Penitentiary, Warden’s House Join National Register of Historic Places

A plaque recognizing the West Virginia Penitentiary on the National Register of Historic Places was set to be unveiled Wednesday during a ceremony, which was postponed due to the COVID-19 pandemic.

MOUNDSVILLE – The former West Virginia Penitentiary, now a tourist attraction and seasonal Halloween haunt, has joined other local places of historic importance with a marker from the National Register of Historic Places.

An unveiling of the marker, originally set for Wednesday, was postponed until it was deemed safe to assemble in the near future. The penitentiary and the warden’s house are both to be demarcated with plaques.
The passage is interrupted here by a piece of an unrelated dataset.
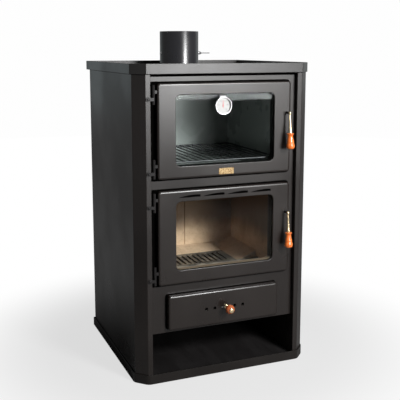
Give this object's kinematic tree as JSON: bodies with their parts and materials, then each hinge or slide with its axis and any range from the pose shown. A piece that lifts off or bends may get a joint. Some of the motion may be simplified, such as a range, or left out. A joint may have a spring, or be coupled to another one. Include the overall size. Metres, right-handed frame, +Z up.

The unveiling was to take place at a small event organized by the Moundsville Historic Landmarks Commission.

The submission was made in 1996, according to commission chairperson Carole Wood.

Wood said she was happy to see the submissions go through, which had been a goal of lifetime commission member Hilda Blake, who she said had started the submission process in 1994. Wood said it was satisfying to be able to see Blake’s work finally come to fruition.

“We just wanted to get through things that were on the books and get it completed, and we were happy to do it for her,” Wood said. “It was pleasing for us to be able to get it together for Hilda.”

Wood said U.S. Sen. Shelley Capito, who was to speak at Wednesday’s unveiling, was instrumental in getting the designation pushed through at last.

Wood said she hopes the community will be able to come together in the near future to see the plaques unveiled.